About
A journalist, researcher, and policy advocate from Bajaur.
Bajaur sits along the western edge of Pakistan, pressed against the Afghan border. For most of the country's history, its residents lived under a separate, colonial-era legal framework that denied them the protections enjoyed elsewhere in the country. The institutions that held the place together were not the courts or the bureaucracy but the jirga, the hujra, and the codes of conduct passed through generations of Pashtun life.

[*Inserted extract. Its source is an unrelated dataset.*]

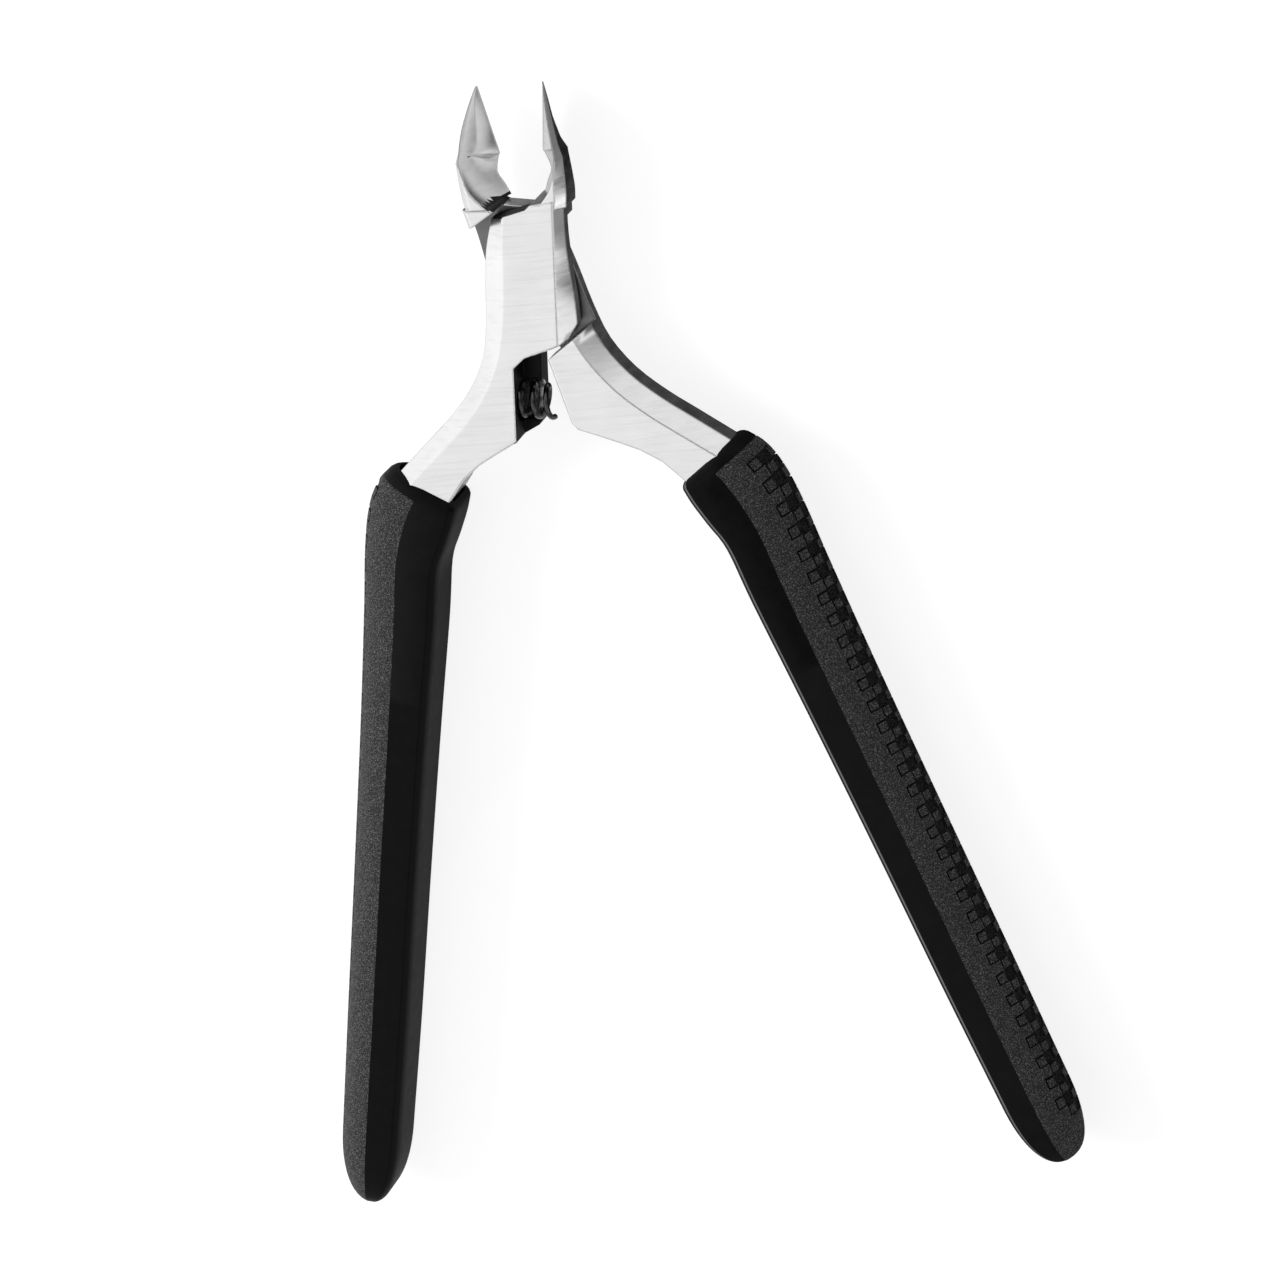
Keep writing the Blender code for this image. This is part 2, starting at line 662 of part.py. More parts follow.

I was raised inside that inheritance. My early education happened at home, around the elders of the Salarzai tribe, and the questions I would later ask formally — about legitimacy, citizenship, who counts as a member of the polity — were already in the air I breathed.
Education
I pursued postgraduate work in public policy and administration in Europe. That experience gave me a comparative lens on governance and citizenship — questions that felt urgent when applied to my own region. Reading constitutional theory in a European seminar room and then returning home to a place where the constitution did not fully apply is a particular kind of education.
Journalism & research
I write on security, militancy, and political transitions across the Pakistan–Afghanistan frontier, with a focus on verification-led reporting in high-stakes environments.
Technology & AI
Alongside my writing, I work in technology, with a focus on legacy modernization and the responsible deployment of AI inside complex enterprise environments.
Advocacy
I helped organize and lead a youth movement that campaigned for the legal and constitutional integration of the former tribal areas into Pakistan's mainstream provincial structure. The work involved years of jirgas, dialogue, and patient negotiation, and contributed to the eventual merger that ended a colonial-era legal regime over millions of people.